The One Question You Should Ask Before Signing

After ten years of doing this, here is the single most important question to ask any livestream company before you sign a contract:

"What happens if something goes wrong during the event?"

That is it.

Equipment fails. Internet drops. Cables go bad. It happens to everyone. It has happened to us. The question is not whether problems come up — it is whether the team you hired has a plan for when they do.

Ask about their backup internet. Ask what happens if a feed goes down mid-broadcast. Ask if they carry redundant recording and streaming gear.

If they cannot answer clearly, that tells you everything you need to know.

I have seen this happen too many times: a company hires a freelancer for $1,500 to stream their annual town hall. Consumer webcam, no backup internet, relying on venue WiFi. The stream drops 30 minutes into the CEO's keynote. Never recovered. Remote employees missed everything. The coordinator called us two weeks later for their product launch and said, "The cheap option cost us way more than your quote ever would have."

The real price difference between a good production company and a cheap one is not the cameras. It is the preparation, the experience, and the person who has already seen every problem and knows the fix before it happens. That is what you are investing in.

How We Quote Live Streaming Events

When you reach out for a quote from DFW Live Stream, you get a detailed line-item breakdown. Every quote shows exactly what you pay for: pre-production planning, setup day, event day production, equipment, crew, travel, and any add-ons like branded viewing pages, closed captioning, or recap videos. No lump sums, no hidden fees.

Our payment terms are straightforward — a 50 percent non-refundable deposit to secure your dates, and the remaining 50 percent upon completion. Travel expenses are either estimated upfront or invoiced at actual cost after the event, depending on the situation.

We also apply named discounts for returning clients. Loyalty matters to us, and our repeat clients — companies like East Texas A&M, Trimont, IES, and others — see that reflected in their quotes.

Is Professional Live Streaming Worth the Investment?

Backstage livestream production rack with switcher, multiview monitor, and audio mixer with stage visible in background

If what you are streaming matters — leadership presenting to the whole company, investors watching, clients attending virtually, content being recorded for training — then professional live streaming is worth every dollar.

Live streaming events lets you reach people beyond your venue walls. It drives engagement with employees and stakeholders who cannot attend in person. And it creates video content you can repurpose for months — social clips, internal training, highlight reels, on-demand playback.

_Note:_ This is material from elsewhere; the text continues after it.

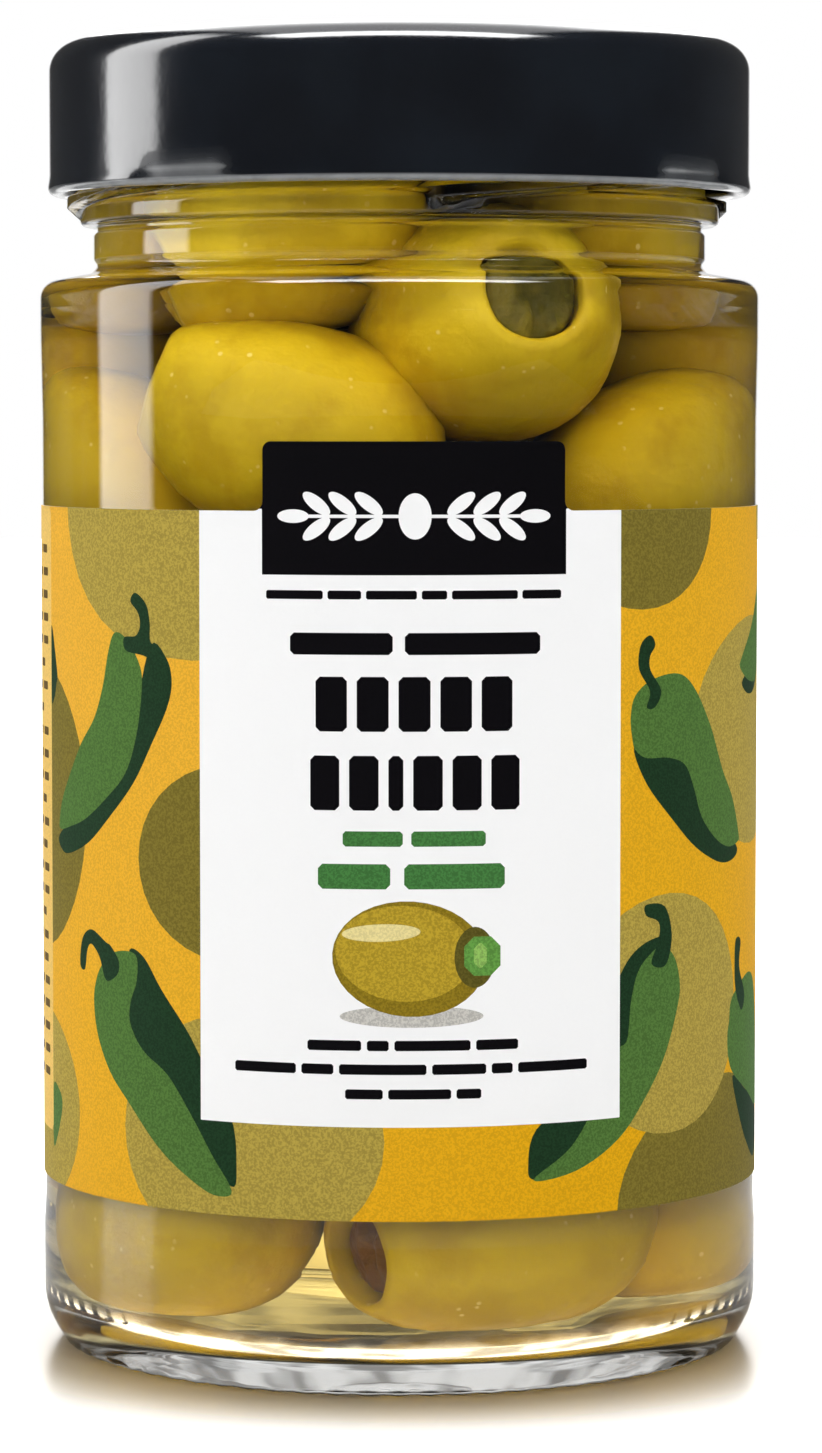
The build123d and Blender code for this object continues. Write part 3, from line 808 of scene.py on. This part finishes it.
# Rows of plain blocks down the front panel, with a stuffed olive and its shadow among them.
words(BLACK, -12.3, 73.75, 15.3, 74.55, (7, 4, 6, 3, 8, 5))
words(BLACK, -10.0, 68.7, 13.2, 70.7, (6, 8))
words(BLACK, -7.6, 61.7, 10.5, 66.7, (4, 4, 4, 4, 4), 0.18, 0.08)
words(BLACK, -8.1, 54.5, 11.2, 59.5, (4, 4, 2, 4, 4, 4), 0.18, 0.08)
words(GREEN, -5.1, 51.2, 8.0, 52.6, (4, 5))
words(GREEN, -7.4, 47.3, 9.8, 49.6, (5, 7))
for ink, outline in (
    ((196, 193, 186), oval(1.2, 35.6, 6.6, 1.0)), ((138, 116, 26), oval(1.0, 40.9, 7.1, 5.3, -4)),
    ((180, 152, 42), oval(0.5, 41.4, 6.3, 4.4, -4)), ((232, 216, 150), oval(-1.6, 43.3, 3.6, 0.8, 2)),
    ((92, 84, 30), oval(7.0, 41.0, 1.9, 2.8)), ((96, 150, 66), bar(6.0, 39.3, 9.4, 42.9, 0.9)),
    ((140, 184, 92), bar(6.9, 40.0, 8.1, 42.3, 0.5)),
):
    inked(ink, outline)
words(BLACK, -8.4, 32.45, 11.1, 33.4, (5, 2, 7, 4))
words(BLACK, -15.5, 30.25, 18.1, 31.2, (6, 3, 8, 5, 2, 7))
words(BLACK, -4.9, 28.0, 7.6, 28.9, (3, 5, 2))

TAB_FOOT, TAB_HEAD = 0.9, 0.8   # the tab's inside and outside corners


def paper_outline():
    """The outline of the paper, laid flat: a long strip with the tab on its top edge."""
    start = LAP - 360 * PER_DEGREE - LAP_WIDE
    quarter = [radians(15 * k) for k in range(7)]
    edge = [(start, LABEL_LOW), (LAP, LABEL_LOW), (LAP, LABEL_TOP)]
    for side, at in ((1, TAB_RIGHT), (-1, TAB_LEFT)):
        ends = [
            (at + side * TAB_FOOT * (1 - sin(a)), LABEL_TOP + TAB_FOOT * (1 - cos(a))) for a in quarter
        ] + [
            (at - side * TAB_HEAD * (1 - cos(a)), TAB_TOP - TAB_HEAD * (1 - sin(a))) for a in quarter
        ]
        edge += ends if side > 0 else ends[::-1]
    return edge + [(start, LABEL_TOP)]


def inside_of(outline, points):
    """Which points lie inside an outline."""
    x, y = points[:, 0][:, None], points[:, 1][:, None]
    a = np.array(outline)
    b = np.roll(a, -1, axis=0)
    crosses = (a[:, 1] > y) != (b[:, 1] > y)
    with np.errstate(divide="ignore", invalid="ignore"):
        at = a[:, 0] + (y - a[:, 1]) * (b[:, 0] - a[:, 0]) / (b[:, 1] - a[:, 1])
    return (np.where(crosses, x < at, False).sum(1) % 2) == 1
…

The technology has come a long way. What used to require a broadcast truck now fits in a few Pelican cases. But the expertise to run it right and the redundancy to protect your broadcast when things go sideways — that is what you are paying for. And it is what makes the difference between an event your audience remembers and one they wish they could forget.

If you are figuring out what livestreaming will cost for your specific event, the fastest way to get an accurate number is a quick conversation. Every job is different, but I can tell you what clients with similar events have paid so you know exactly what to expect. Give us a call or reach out through our website — we usually have a quote back within a couple of days.

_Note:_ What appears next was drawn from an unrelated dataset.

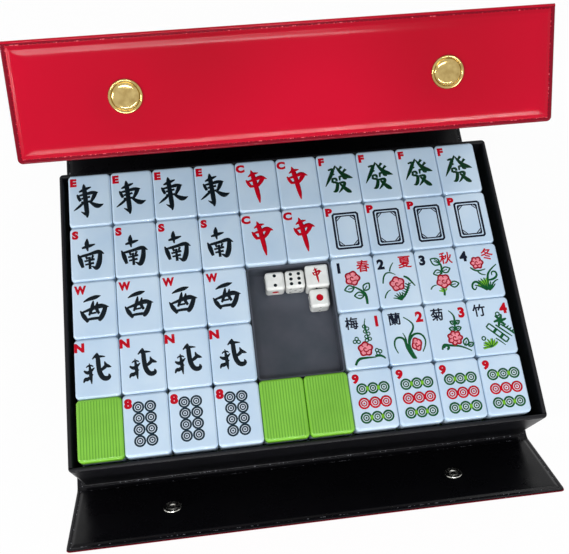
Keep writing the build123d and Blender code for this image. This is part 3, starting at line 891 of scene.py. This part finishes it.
# %% The four flowers
BUDS = ((0.9, 6.6), (2.3, 5.4), (1.0, 4.0), (2.5, 2.7), (1.3, 1.3), (2.8, 0.0), (1.2, -0.6),
        (-3.8, 0.6), (-4.9, -0.8), (-3.0, -1.0), (5.5, -6.2), (7.0, -6.9), (5.9, -7.8))
plum = bloom(-0.1, -5.0, 3.3, 5, 0.3) + [
    strokes("green", blades((1.6, (-6.2, -12.8), (-5.0, -9.8), (-1.0, -9.4), (4.4, -9.6)),
                            (1.8, (4.2, -9.2), (7.2, -8.2), (9.2, -10.8)),
                            (0.9, (2.4, -1.0), (1.6, 3.4), (0.8, 7.6), (2.0, 10.8))))] + [
    ring("green", x, y, 0.85, 0.62, 12) for x, y in BUDS]
orchid = bloom(4.0, -5.3, 2.3, 4, 0.4, 1.35) + [
    strokes("green", blades((1.3, (2.6, -12.6), (-0.2, -7.0), (0.6, -1.0), (4.0, 3.2), (3.4, 6.6), (-0.6, 9.4)),
                            (1.3, (1.2, -12.4), (-1.4, -7.6), (-1.6, -1.4), (-6.2, -0.6), (-7.8, -5.4), (-6.0, -9.0)),
                            (1.3, (1.9, -12.6), (-0.8, -6.6), (2.2, 0.2), (7.4, 0.2), (9.4, -5.2), (6.4, -9.4)),
                            (1.0, (1.6, -12.0), (-1.4, -5.0), (-0.8, -1.6), (-2.2, 1.2))))]
mum = bloom(1.9, -4.2, 3.4, 7) + [
    strokes("green", blades((1.4, (-5.6, -9.6), (-5.0, -6.6), (-1.4, -7.8), (4.8, -8.6), (9.2, -11.6)))
            + [curl(-3.2, -8.8, 1.5, -1, 1.4)] + blades((1.2, (2.4, -0.6), (3.4, 4.2), (3.4, 8.4), (1.0, 10.4)))
            + leaf(2.8, 0.2, 3.0, 165) + leaf(3.0, 0.2, 3.0, 15) + leaf(3.2, 3.2, 2.6, 150) + leaf(3.4, 3.2, 2.6, 30)
            + leaf(6.4, -8.6, 4.0, 70) + leaf(7.8, -8.8, 3.0, 20))]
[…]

Frequently Asked Questions About Livestream Pricing

What is the minimum cost to livestream a corporate event?

The minimum for professional corporate livestreaming is around $2,950, which covers a fully remote webinar or virtual town hall with a dedicated producer, custom graphics, presenter support, and recording. For on-site events with cameras and crew, expect $4,500 as the starting point.

Why is professional livestreaming so much more expensive than doing it yourself?

The cost difference comes down to three things: broadcast-grade equipment that looks dramatically different from a laptop webcam, trained operators who can troubleshoot problems in real time, and redundancy — backup internet, backup recording, backup gear for every critical signal path. When a DIY setup fails during a live broadcast, there is no recovery. A professional team switches to the backup and your audience never knows.

What equipment do professional livestream companies use?

Canon XF605 cameras with FlexTally tally system set up at a corporate ballroom conference

Livestream companies use broadcast-grade gear, including PTZ units like the Canon CRN500, video switchers like the Blackmagic ATEM, digital mixing consoles like the Yamaha DM3, wireless mic systems from Sennheiser, and bonded cellular encoders like the LiveU Solo Pro for reliable internet. This is fundamentally different from consumer-level gear.

Do livestream companies charge for a setup day?

Yes, and they should. A setup and testing day — typically $2,250 to $3,750 — covers load-in, cable runs, camera positioning, internet testing, audio checks, and a full rehearsal. If a quote does not include a setup day, that is a red flag. Either they are cutting corners, or that cost will surprise you later.

Can a livestream company travel to my event location?

Most livestream companies travel regularly. For domestic travel with a two-person crew, expect $3,800 to $4,600 in addition to the production fee for flights, hotels, ground transport, and equipment baggage. Local events within the DFW area typically add only a few hundred dollars for logistics costs.

How do I get an accurate quote for livestreaming my event?

The best way is a quick call or a form submission with your event details: date, location, number of rooms, approximate audience size, whether you need hybrid capabilities, and any special requirements, such as closed captioning or branded viewing pages. A good production company will provide a detailed line-item quote — not a lump sum — so you can see exactly where every dollar goes.